Magnolia is a large genus of about 120 flowering plant species in the subfamily Magnolioideae of the family Magnoliaceae.
Magnolia species are mainly found in eastern North America, Central America and east and southeast Asia, although some are also found in South America.
The genus is named after Pierre Magnol, a botanist from Montpellier in France. The first species belonging to this genus to be identified was M. virginiana (Sweetbay magnolia), found by missionaries sent to North America in the 1680s. The second was another North American plant, M. grandiflora (Southern magnolia), identified early in the 18th century.
Magnolia is an ancient genus. Having evolved before bees appeared, the flowers developed to encourage pollination by beetles. As a result, the carpels of Magnolia flowers are tough to avoid damage. Fossilised specimens of M. acuminata have been found dating to 20 million years ago, and of plants identifiably belonging to the Magnoliaceae back to 95 million years ago. Another primitive aspect of Magnolias are their lack of distinct sepals or petals. The term tepal has been coined to refer to the intermediate element that Magnolia has instead.

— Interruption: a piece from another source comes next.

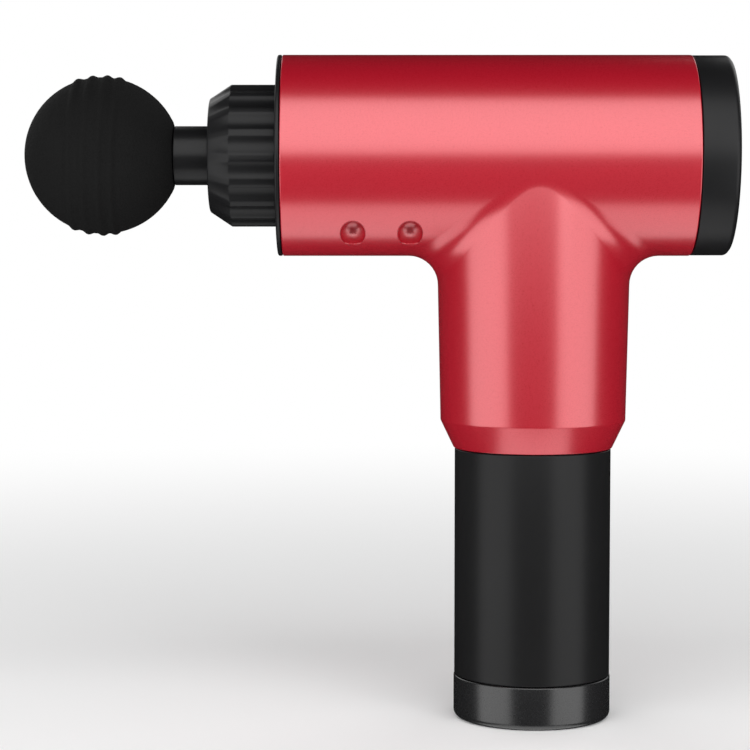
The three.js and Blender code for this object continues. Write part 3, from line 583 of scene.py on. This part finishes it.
def housing():
    """The T-shaped shell: barrel, neck, the blend between them, and pockets for the side screws."""
    patches = Patches()
    outer, inner = Tee(0), Tee(WALL)
    angles = [2 * math.pi * i / AROUND for i in range(AROUND)]
    edges = {}
    for tee, flip in ((outer, False), (inner, True)):
        rows = [tee.blend_row(a, BLEND_STEPS) for a in angles]
        sign = -1 if flip else 1
        points = [[rows[i][0][s] for i in range(AROUND)] for s in range(BLEND_STEPS + 1)]
        normals = [[rows[i][1][s] * sign for i in range(AROUND)] for s in range(BLEND_STEPS + 1)]
        patches.grid(points, True, normals, flip=not flip)
        edges[tee] = points

    # Neck: down the outside, round the lip and up the inside
    taper_top = NECK_TAPER_TOP_Z - AXIS_Z
    shoulder = NECK_SHOULDER_Z - AXIS_Z
    end = shell_low.z - AXIS_Z
    below = taper_top - 3
    slope = (NECK_TOP_R - NECK_LOW_R) / (taper_top - shoulder)
    profile = rounded([
        (below, NECK_TOP_R - 3 * slope, 0),
        (shoulder, NECK_LOW_R, 1.6),
        (end, NECK_END_R, 0.5),
        (end, HANDLE_TUBE_R, 0.3),
        (end + 2, HANDLE_TUBE_R, 0.5),
        (shoulder + 1, NECK_LOW_R - WALL, 1.5),
        (below, NECK_TOP_R - WALL - 3 * slope, 0),
    ])
    rows = [edges[outer][-1]]
    rows += [[(r * math.cos(a), r * math.sin(a), z) for a in angles] for z, r in profile]
    rows.append(edges[inner][-1])
    patches.grid(rows, True, flip=True)

    # Barrel: outside, inside and the two open ends
    edge = BARREL_EDGE
    front, rear = shell_low.x, shell_high.x
    barrel_skin(patches, outer, front + edge, rear - edge, edges[outer][0], POCKET_R + POCKET_EDGE, False)
    barrel_skin(patches, inner, front, rear, edges[inner][0], POCKET_R, True)
    ring_angles = [2 * math.pi * i / BARREL_COLUMNS - math.pi for i in range(BARREL_COLUMNS)]
    for x, way in ((front, 1), (rear, -1)):
        outline = [(x + way * edge, BARREL_R)]
        outline += [(x + way * edge * (1 - math.sin(a)), BARREL_R - edge * (1 - math.cos(a)))
                    for a in (math.radians(d) for d in (22.5, 45, 67.5, 90))]
        outline.append((x, BARREL_R - WALL))
        rows = [[(px, r * math.sin(a), -r * math.cos(a)) for a in ring_angles] for px, r in outline]
        patches.grid(rows, True, flip=way > 0)

    # Pockets for the screws: a small rounded edge, then the bore through the wall
    for x, side in POCKETS:
        rows = [pocket_loop(outer, x, side, POCKET_R + POCKET_EDGE)]
        for depth, radius in ((0.02, POCKET_R + 0.03), (0.1, POCKET_R)):
            rows.append([(px, py - side * depth, pz) for px, py, pz in pocket_loop(outer, x, side, radius)])
        rows.append(pocket_loop(inner, x, side, POCKET_R))
        patches.grid(rows, True, flip=side < 0)
    return patches.finish("housing", red_shell)


def fixing_turned(name, outline, x, side, skin, material):
    """
    A piece turned on a fixing's axis from (distance from the middle, radius) points; it goes no
    further out than a barrel of the skin's radius.
    """
    def place(depth, c, d):
        z = d - FIXING_DROP
        return (x + c, side * min(depth, math.sqrt(skin * skin - z * z)), z + AXIS_Z)

    return turned(name, outline, 72, place, material, 40)


BOSS_R = 6.2
BOSS_HOLE_R = 1.8
BOSS_Y = 7.3
BOSS_EDGE = 0.4
BOSS_SUNK = 1.2  # how far the boss stays under the barrel's surface
MOUTH_Y = 24  # about how far out the barrel's surface is above a fixing


def screw_boss(number, x, side):
    """The boss inside the shell that takes one side screw, grown a little way into the wall."""
    outline = [
        (BOSS_Y, BOSS_HOLE_R), (BOSS_Y, BOSS_R - BOSS_EDGE), (BOSS_Y + BOSS_EDGE, BOSS_R),
        (MOUTH_Y, BOSS_R), (MOUTH_Y, POCKET_R), (POCKET_FLOOR_Y, POCKET_R), (POCKET_FLOOR_Y, BOSS_HOLE_R),
    ]
    return fixing_turned(f"screw_boss_{number}", outline, x, side, BARREL_R - BOSS_SUNK, red_shell)


DISH_R = 3.96
DISH_SPHERE_R = 4.7
DISH_FLOOR_Y = 14.4
DISH_STEPS = 16
DISH_MOUTH_Y = 18
PLUG_R = 4.05
PLUG_BACK_Y = 11.7
PLUG_SIDE_Y = 14
PLUG_EDGE = 0.3
PLUG_SUNK = 0.04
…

The magnolia is the official state flower of both Mississippi and Louisiana. For this reason, it has become a symbol of support for the regions most heavily damaged by Hurricane Katrina in the late summer of 2005 (for example, presenters at the 2005 Emmy Awards on September 18, 2005, wore magnolias on their lapels, as did host Ellen DeGeneres, a New Orleans native). Mississippi's state nickname is the "Magnolia State", because of the abundance of magnolias in the state. The magnolia is also the official state tree of Mississippi.

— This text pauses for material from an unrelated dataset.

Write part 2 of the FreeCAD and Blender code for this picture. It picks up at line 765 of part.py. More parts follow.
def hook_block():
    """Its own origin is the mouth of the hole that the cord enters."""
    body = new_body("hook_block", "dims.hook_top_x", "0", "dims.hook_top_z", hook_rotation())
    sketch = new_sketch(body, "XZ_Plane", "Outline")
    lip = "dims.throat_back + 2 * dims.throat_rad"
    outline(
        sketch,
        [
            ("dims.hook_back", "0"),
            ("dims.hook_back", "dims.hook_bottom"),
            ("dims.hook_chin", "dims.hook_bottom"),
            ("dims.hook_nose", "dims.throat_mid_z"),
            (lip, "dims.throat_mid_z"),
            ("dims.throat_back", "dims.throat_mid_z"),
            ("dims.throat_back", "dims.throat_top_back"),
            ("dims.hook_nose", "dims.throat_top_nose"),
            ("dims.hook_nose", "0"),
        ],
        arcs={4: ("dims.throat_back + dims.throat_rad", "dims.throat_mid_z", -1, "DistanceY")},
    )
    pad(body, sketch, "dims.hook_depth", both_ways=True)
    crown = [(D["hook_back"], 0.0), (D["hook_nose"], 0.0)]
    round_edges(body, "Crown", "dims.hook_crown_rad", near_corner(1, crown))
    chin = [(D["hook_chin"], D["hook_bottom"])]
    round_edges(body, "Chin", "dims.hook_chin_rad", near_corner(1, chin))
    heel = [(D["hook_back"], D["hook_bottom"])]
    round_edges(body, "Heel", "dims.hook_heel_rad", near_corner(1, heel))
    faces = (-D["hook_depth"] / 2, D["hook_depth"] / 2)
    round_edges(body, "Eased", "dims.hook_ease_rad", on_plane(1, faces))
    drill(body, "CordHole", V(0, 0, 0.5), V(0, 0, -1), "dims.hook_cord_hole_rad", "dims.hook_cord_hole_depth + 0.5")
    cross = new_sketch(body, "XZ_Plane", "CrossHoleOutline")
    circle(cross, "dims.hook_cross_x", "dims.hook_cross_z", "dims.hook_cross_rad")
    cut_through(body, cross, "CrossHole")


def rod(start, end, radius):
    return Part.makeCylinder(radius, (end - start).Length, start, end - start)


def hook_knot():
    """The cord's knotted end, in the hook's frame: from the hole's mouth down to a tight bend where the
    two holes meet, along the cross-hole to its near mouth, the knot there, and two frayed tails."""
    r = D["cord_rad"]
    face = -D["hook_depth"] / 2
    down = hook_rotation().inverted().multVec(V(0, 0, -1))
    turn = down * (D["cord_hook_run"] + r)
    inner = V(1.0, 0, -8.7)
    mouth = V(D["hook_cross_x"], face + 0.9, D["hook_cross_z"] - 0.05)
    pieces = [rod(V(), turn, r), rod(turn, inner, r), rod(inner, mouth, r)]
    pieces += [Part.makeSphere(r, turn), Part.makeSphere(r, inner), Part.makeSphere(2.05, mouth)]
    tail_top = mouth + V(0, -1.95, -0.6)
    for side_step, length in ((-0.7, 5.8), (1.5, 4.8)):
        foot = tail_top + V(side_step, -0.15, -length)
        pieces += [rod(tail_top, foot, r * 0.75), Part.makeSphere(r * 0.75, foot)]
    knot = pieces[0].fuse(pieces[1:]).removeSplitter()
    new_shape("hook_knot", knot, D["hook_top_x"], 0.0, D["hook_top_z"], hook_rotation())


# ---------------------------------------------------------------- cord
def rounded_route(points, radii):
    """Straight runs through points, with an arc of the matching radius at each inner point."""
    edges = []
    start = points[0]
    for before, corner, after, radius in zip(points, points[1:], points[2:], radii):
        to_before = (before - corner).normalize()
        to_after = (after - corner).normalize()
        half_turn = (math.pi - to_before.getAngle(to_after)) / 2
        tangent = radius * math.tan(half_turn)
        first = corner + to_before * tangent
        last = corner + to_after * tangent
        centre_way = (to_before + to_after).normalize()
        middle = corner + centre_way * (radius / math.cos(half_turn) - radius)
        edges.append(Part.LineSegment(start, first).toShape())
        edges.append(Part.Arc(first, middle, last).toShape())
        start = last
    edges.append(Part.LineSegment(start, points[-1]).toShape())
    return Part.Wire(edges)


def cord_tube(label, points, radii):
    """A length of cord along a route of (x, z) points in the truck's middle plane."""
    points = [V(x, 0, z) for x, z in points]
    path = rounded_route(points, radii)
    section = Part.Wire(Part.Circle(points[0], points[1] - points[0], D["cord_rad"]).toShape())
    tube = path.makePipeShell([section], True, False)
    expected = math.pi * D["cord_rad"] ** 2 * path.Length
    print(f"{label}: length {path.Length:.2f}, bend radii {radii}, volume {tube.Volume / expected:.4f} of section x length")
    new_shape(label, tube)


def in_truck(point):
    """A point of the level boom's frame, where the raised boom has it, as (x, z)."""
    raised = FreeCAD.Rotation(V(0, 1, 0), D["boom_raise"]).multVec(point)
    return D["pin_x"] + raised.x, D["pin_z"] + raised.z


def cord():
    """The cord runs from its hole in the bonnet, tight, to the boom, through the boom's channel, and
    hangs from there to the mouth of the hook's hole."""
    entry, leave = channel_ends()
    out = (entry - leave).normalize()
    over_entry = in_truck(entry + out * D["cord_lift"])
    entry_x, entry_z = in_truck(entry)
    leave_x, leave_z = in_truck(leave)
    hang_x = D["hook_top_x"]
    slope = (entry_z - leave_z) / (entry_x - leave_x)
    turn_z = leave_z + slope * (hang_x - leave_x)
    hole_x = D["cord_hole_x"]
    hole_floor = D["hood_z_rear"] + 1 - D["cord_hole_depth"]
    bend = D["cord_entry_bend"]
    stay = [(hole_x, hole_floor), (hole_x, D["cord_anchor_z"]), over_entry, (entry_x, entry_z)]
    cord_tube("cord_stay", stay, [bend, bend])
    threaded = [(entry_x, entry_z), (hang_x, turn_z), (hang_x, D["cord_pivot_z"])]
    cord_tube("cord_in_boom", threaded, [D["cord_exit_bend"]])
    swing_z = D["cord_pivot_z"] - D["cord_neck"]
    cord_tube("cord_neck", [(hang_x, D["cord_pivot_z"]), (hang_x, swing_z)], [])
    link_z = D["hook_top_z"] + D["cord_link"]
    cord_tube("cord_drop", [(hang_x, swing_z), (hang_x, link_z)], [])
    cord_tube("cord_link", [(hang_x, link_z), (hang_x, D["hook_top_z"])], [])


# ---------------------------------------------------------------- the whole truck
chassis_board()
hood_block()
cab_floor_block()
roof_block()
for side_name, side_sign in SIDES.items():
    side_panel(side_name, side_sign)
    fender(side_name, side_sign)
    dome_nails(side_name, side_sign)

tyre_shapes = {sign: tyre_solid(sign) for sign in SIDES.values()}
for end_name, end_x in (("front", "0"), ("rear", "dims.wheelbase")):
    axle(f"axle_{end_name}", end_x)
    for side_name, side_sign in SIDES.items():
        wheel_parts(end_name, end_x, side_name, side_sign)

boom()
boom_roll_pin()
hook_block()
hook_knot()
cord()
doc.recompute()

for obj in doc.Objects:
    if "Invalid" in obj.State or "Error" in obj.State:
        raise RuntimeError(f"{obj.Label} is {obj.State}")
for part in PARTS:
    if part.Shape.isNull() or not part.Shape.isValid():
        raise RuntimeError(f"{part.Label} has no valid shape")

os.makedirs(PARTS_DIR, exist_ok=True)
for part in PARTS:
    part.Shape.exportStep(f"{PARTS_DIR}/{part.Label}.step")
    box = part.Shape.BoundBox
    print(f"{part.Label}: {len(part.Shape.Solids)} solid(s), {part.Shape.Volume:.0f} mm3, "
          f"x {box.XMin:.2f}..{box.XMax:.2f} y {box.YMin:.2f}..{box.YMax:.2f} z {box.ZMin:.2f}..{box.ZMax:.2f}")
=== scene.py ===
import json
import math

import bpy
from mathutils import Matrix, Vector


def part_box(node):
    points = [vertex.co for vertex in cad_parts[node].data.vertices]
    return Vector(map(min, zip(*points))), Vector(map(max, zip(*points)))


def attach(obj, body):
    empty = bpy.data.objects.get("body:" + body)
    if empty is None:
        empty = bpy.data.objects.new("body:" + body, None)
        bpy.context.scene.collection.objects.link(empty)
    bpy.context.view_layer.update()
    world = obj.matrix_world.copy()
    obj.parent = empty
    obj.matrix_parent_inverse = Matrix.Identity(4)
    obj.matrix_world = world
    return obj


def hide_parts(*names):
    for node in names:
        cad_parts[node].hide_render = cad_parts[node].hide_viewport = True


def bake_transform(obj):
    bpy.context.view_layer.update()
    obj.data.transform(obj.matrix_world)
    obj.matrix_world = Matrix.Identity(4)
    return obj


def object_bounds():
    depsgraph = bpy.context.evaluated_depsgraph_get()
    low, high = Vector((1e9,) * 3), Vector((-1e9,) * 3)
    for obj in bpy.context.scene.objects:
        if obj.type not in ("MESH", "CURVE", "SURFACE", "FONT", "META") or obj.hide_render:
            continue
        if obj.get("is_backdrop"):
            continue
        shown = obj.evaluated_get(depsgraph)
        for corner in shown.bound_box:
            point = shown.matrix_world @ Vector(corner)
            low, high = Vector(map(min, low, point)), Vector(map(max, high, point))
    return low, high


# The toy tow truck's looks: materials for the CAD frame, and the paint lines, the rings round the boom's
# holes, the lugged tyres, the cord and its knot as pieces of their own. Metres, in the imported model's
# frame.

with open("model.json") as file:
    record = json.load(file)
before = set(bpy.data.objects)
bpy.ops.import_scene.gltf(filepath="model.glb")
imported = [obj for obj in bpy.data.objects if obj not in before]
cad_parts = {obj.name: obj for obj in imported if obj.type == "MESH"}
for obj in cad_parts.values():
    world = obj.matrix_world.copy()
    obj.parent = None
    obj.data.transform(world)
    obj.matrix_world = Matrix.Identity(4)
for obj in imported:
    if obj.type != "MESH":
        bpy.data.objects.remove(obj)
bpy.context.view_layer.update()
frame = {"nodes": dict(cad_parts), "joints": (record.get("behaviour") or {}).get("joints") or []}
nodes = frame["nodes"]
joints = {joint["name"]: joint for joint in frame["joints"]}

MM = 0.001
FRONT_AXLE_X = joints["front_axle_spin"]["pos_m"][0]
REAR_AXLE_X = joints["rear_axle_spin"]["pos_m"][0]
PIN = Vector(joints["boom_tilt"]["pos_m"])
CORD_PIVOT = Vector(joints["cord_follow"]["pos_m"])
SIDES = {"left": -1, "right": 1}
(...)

Classification and selected species of Magnolia
Note: the following list only includes temperate species; many other species occur in tropical areas. For a full list, see the Magnolia Society list
* Magnolia subgenus Magnolia: Anthers open by splitting at the front
facing the centre of the flower. Deciduous or evergreen. Flowers produced
after the leaves.
Uses of Magnolia
In general, Magnolia is a genus which has attracted a lot of horticultural interest. Hybridisation has been immensely successful in combining the best aspects of different species to give plants which flower at an earlier age than the species themselves, as well as having more impressive flowers. One of the most popular garden magnolias is a hybrid, M. x soulangeana (Saucer magnolia; hybrid M. liliiflora x M. denudata).
The bark from M. officinalis has long been used in traditional Chinese medicine, where it is known as houpu. In Japan, M. obvata has been used in a similar manner. The aromatic bark contains magnolol and honokiol, two polyphenolic compounds that have demonstrated anti-anxiety and anti-angiogenic properties. Magnolia bark also has been shown to reduce allergic and asthmatic reactions.